JC & I are fortunate enough to be invited to a pheasant shoot day every year around about the 5th of december but this year it was brought forward to the 6th of November.
So on Friday, we started our day with a hearty breakfast and headed to the foot of the hills near Thirsk in North Yorkshire. Having been brought up in similar countryside to that which surrounds Thirsk, it pulls at my heart strings a little to be yomping up some huge muddy hills.
It is a completely beautiful setting and I cannot do it enough credit with photos or words.
This annual ‘shoot’ is a day that a local shooting syndicate sells. It raises money for the upkeep of the estate and the birds and allows the likes of ourselves, who are not land owners, and would normally not have any access to this beautiful part of the country, to enjoy it.
Both JC & I shoot though, like my horsemanship (see ‘pretty boys 10.10.09), my shooting isn’t endowed with much skill. Don’t get me wrong, when I am shooting well, I can hit targets and I am passionate about being close to the process of getting your food. I shoot pheasants because I want to eat them and I don’t see why someone else should do my dirty work for me. The surplus braces that we shot (and we shot 184 birds – 92 braces between 9 guns) provides food for the others & the local game dealer but I can’t claim that my shooting prowess would provide enough pheasants for more than a few pheasant casseroles.
But, it is very exhilarating and the ‘crack’ amongst the guns is terribly entertaining.
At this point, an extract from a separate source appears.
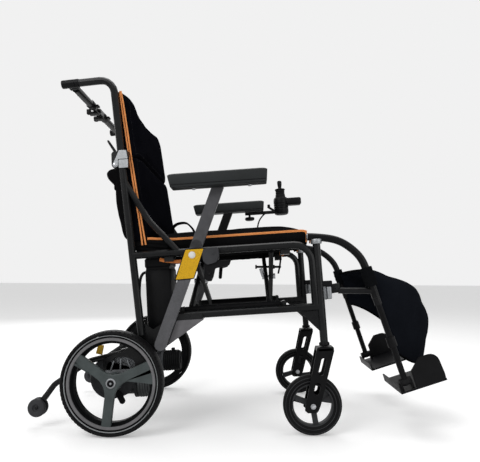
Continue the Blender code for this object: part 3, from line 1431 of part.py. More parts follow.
def footplate(side):
    """The flip-up footplate: its tread, raised rear lip, high outer wall and hinge ears."""
    name = side_name(side)
    hinge = LEG_LENGTH - FOOT_HINGE_RISE
    rear = -FOOT_REAR
    front = FOOT_LENGTH - FOOT_REAR
    width = FOOT_WALL_Y - FOOT_INNER_Y
    middle_y = side * (FOOT_WALL_Y + FOOT_INNER_Y) / 2
    thick = FOOT_PLATE
    centre = legged((rear + front) / 2, middle_y, LEG_LENGTH + thick / 2)
    foot = block(name + "_footplate", (front - rear, width, thick), centre, LEG_TURN)
    low = -LEG_LENGTH - thick * 0.7
    wall = [(rear + 0.041, low), (front - 0.002, low), (front, low + 0.016)]
    wall += arc((front - 0.024, -LEG_LENGTH + FOOT_WALL - 0.022), 0.022, 5, 90, 4)
    wall += [(rear + 0.070, -LEG_LENGTH + FOOT_WALL), (rear + 0.041, -LEG_LENGTH + FOOT_WALL * 0.62)]
    lip_centre = legged(rear + thick * 0.4, middle_y, LEG_LENGTH - 0.006)
    weld(
        foot,
        plate("foot_wall", [wall], thick, leg_plane(side * (FOOT_WALL_Y - thick / 2 + 0.0007))),
        block("foot_lip", (thick * 0.8, width - 0.002, 0.018), lip_centre, LEG_TURN),
    )
    pin_reach = 0.0105 + GAP + 0.005
    for away in (-1, 1):
        ear_at = away * (0.0105 + GAP + 0.0025)
        ear_centre = legged(ear_at, side * HANGER_Y, (hinge + LEG_LENGTH) / 2 + 0.001)
        ear_height = FOOT_HINGE_RISE + 0.002
        weld(foot, block("foot_ear", (0.005, 0.018, ear_height), ear_centre, LEG_TURN))
        disc_in = legged(ear_at - 0.0025, side * HANGER_Y, hinge)
        disc_out = legged(ear_at + 0.0025, side * HANGER_Y, hinge)
        weld(foot, rod("ear_round", 0.0095, disc_in, disc_out))
    pin_start = legged(-pin_reach, side * HANGER_Y, hinge)
    pin_end = legged(pin_reach, side * HANGER_Y, hinge)
    weld(foot, rod("foot_pin", BOLT_RADIUS, pin_start, pin_end))
    return piece(foot, BLACK_PLASTIC, legged(0, side * HANGER_Y, hinge))


# Soft parts


# Where a stuffed form's shoulders are, from its middle, and how steeply it falls off past them
SHOULDER = 0.38
SHOULDER_POWER = 6


def to_shoulder(place):
    """Moves the rows of points that lie halfway out to the form's shoulders."""
    return math.copysign(SHOULDER, place) if 0.2 < abs(place) < 0.3 else place


def cushion(name, size, placing, crown, pull):
    """A closed stuffed form: its front swells by crown and its sides draw in between corners."""
    shape = bmesh.new()
    bmesh.ops.create_cube(shape, size=1.0)
    for axis, count in enumerate((3, 3, 1)):
        edges = []
        for edge in shape.edges:
            along = (edge.verts[0].co - edge.verts[1].co)[axis]
            if abs(along) > 0.99:
                edges.append(edge)
        bmesh.ops.subdivide_edges(shape, edges=edges, cuts=count, use_grid_fill=True)
    for vertex in shape.verts:
        x, y, z = vertex.co
        x = to_shoulder(x)
        y = to_shoulder(y)
        bulge = (1 - (2 * x) ** SHOULDER_POWER) * (1 - (2 * y) ** SHOULDER_POWER)
        drawn_x = 1 - pull * (1 - (2 * y) ** 2) * abs(2 * x)
        drawn_y = 1 - pull * (1 - (2 * x) ** 2) * abs(2 * y)
        top = crown * bulge if z > 0 else 0.0
        vertex.co = Vector((x * size[0] * drawn_x, y * size[1] * drawn_y, z * size[2] + top))
    made = from_bmesh(name, shape)
    made.data.transform(placing)
    smooth = made.modifiers.new("rounding", "SUBSURF")
    smooth.levels = 1
    smooth.render_levels = 1
    return made


def seat():
    """The padded seat, slung on the two seat tubes."""
    low = BRACE_HIGH_W + SEAT_TUBE_RADIUS - SEAT_SAG
    centre = framed((SEAT_REAR_U + SEAT_FRONT_U) / 2, 0, low + SEAT_THICKNESS / 2)
    size = (SEAT_FRONT_U - SEAT_REAR_U, SEAT_HALF_WIDTH * 2, SEAT_THICKNESS)
    placing = Matrix.Translation(centre) @ FRAME_TURN
    made = cushion("seat_cushion", size, placing, SEAT_CROWN, 0.012)
    for side in (-1, 1):
        rear = framed(SEAT_REAR_U - 0.02, side * BRACE_HALF_SPAN, BRACE_HIGH_W)
        front = framed(SEAT_FRONT_U + 0.02, side * BRACE_HALF_SPAN, BRACE_HIGH_W)
        cut(made, rod("tube_seat", SEAT_TUBE_RADIUS + GAP, rear, front))
    piece(made, BLACK_FABRIC)


def back_panel(name, low, high, front, rear, crown, clearance):
    """A padded back panel between the canes, square to them."""
    middle = (low + high) / 2
    centre = framed(back_u(middle) + (front + rear) / 2, 0, middle)
    half_width = SIDE_Y - TUBE_RADIUS - clearance
    size = (high - low, half_width * 2, front - rear)
    turn = BACK_TURN @ Matrix.Rotation(math.radians(90), 4, "Y")
    return cushion(name, size, Matrix.Translation(centre) @ turn, crown, 0.003)


POCKET_FRONT = -0.003


def back():
    """The upper and lower back panels, which part at the half-fold hinge."""
    upper = back_panel(
        "back_upper",
        BACK_SPLIT_W,
        BACK_TOP_W,
        UPPER_PANEL_FRONT,
        UPPER_PANEL_REAR,
        UPPER_PANEL_CROWN,
        UPPER_PANEL_CLEARANCE,
    )
    lower = back_panel(
        "back_lower",
        BACK_FOOT_EDGE_W,
        BACK_SPLIT_W - RUNNING,
        LOWER_PANEL_FRONT,
        POCKET_FRONT + GAP,
        LOWER_PANEL_CROWN,
        LOWER_PANEL_CLEARANCE,
    )
    piece(upper, NAVY_FABRIC)
    piece(lower, NAVY_FABRIC)


def pocket():
    """The pocket bag that hangs on the back of the lower back panel."""
    profile = (
        (0.353, 0.000),
        (0.358, 0.013),
        (0.366, 0.029),
        (0.410, 0.0365),
        (0.460, 0.038),
        (0.508, 0.036),
        (0.530, 0.053),
        (0.546, 0.057),
        (0.558, 0.047),
        (0.560, 0.000),
    )
    outline = [(back_u(w) + POCKET_FRONT - depth, w) for w, depth in profile]
    bag = plate("back_pocket", [outline], POCKET_WIDTH, frame_plane(0))
    soften(bag, 0.006, 1, math.radians(50))
    piece(bag, BLACK_FABRIC)


# The calf sling's profile: down along the leg from the corner, and forward of the leg's axis
SLING_PROFILE = (
    (0.083, 0.026),
    (0.105, 0.044),
    (0.130, 0.075),
    (0.155, 0.105),
    (0.185, 0.114),
    (0.229, 0.110),
    (0.277, 0.087),
    (0.326, 0.061),
    (0.340, 0.042),
)
SLING_THICKNESS = 0.007


def calf_sling():
    """The calf sling between the hangers, bulging forward of them."""
    shape = bmesh.new()
    rows = []
    across = 10
    for i in range(across + 1):
        side = -1 + 2 * i / across
        bulge = (1 - abs(side) ** 5) ** 0.8
        y = side * (HANGER_Y - TUBE_RADIUS - SLING_THICKNESS * 0.4)
        row = []
        for down, forward in SLING_PROFILE:
            place = legged(forward * bulge, y, down)
            row.append(shape.verts.new(place))
        rows.append(row)
    for first, second in zip(rows, rows[1:]):
        for a, b, c, d in zip(first, first[1:], second[1:], second):
            shape.faces.new((a, b, c, d))
    sling = from_bmesh("calf_sling", shape)
    shell = sling.modifiers.new("thickness", "SOLIDIFY")
    shell.thickness = SLING_THICKNESS
    shell.offset = 0.0
    piece(sling, BLACK_FABRIC)


for side in (-1, 1):
    side_frame(side)
    rear_wheel(side)
    castor(side)
    anti_tip(side)
    upper_cane(side)
    handle_end(side)
    bar_half(side)
    armrest(side)
    armrest_latch(side)
    drive(side)
    hanger(side)
    leg_tube(side)
    footplate(side)

cross_brace("cross_brace_a", -1, -BRACE_STAGGER / 2)
cross_brace("cross_brace_b", 1, BRACE_STAGGER / 2)
centre_bolt("rear_centre_bolt", BRACE_REAR_U)
centre_bolt("front_centre_bolt", BRACE_FRONT_U)
battery()
controller()
cables()
seat()
back()
pocket()
calf_sling()
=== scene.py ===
"""Looks of the folding power wheelchair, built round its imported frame.

Metres, +Z up, +X towards the footplates, +Y towards the occupant's left.
Most pieces are placed in frame coordinates: u runs forward along the rails, w runs up the
posts, and (0, 0) is the rear axle. Outlines, profiles and routes given to mm() are typed in
millimetres. Side -1 is the occupant's right, side +1 the left.
"""

import json
import math

import bmesh
import bpy
from mathutils import Matrix, Vector, noise


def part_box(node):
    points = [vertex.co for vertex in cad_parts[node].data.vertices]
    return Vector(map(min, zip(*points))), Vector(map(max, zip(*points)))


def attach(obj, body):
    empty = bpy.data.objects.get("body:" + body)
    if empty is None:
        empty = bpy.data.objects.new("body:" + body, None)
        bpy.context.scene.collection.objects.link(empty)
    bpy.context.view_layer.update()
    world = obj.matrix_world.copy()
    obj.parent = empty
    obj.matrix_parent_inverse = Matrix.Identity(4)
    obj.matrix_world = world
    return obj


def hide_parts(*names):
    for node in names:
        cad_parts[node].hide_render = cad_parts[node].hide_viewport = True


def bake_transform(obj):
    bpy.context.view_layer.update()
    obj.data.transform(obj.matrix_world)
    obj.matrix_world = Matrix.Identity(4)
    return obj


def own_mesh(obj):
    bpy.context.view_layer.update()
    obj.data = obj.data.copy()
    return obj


def mm(*points):
    """Points typed in millimetres, in metres."""
    return [tuple(value / 1000 for value in point) for point in points]


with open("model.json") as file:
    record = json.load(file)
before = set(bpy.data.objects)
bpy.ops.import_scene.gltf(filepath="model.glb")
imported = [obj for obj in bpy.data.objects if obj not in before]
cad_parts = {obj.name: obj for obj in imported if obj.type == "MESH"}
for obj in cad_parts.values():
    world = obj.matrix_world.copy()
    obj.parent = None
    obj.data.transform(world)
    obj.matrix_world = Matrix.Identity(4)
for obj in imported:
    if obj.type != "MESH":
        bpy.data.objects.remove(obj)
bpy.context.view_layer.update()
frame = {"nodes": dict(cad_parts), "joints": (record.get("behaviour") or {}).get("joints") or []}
JOINTS = {joint["name"]: joint for joint in frame["joints"]}
SIDES = ((-1, "right"), (1, "left"))
noise.seed_set(7)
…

“uncle mick” who I adore, is a champion clay pigeon shooter and hardly ever misses a bird that is in sky anywhere near him, “hinge & bracket” are incredibly entertaining but nearly as committed to shooting as they are to their families, H is my “sort of step dad type person” who I also adore and is a very generous chap but is dangerous when left in charge of filling up your wine glass, Mr Audi & lovely Mrs Audi are regulars and tremendous company, N is a nice (and there are some) solicitor and there are lots of others too but in total the guns are usually about 10.
One of the other things that I love about this shoot is the ‘organisers’, ‘beaters’ and the ‘picker uppers’ are also great fun and tremendous company. There is no ‘us and them’ that sadly often keeps the shooters and the workers apart. We go to the pub together afterwards for tea and cake!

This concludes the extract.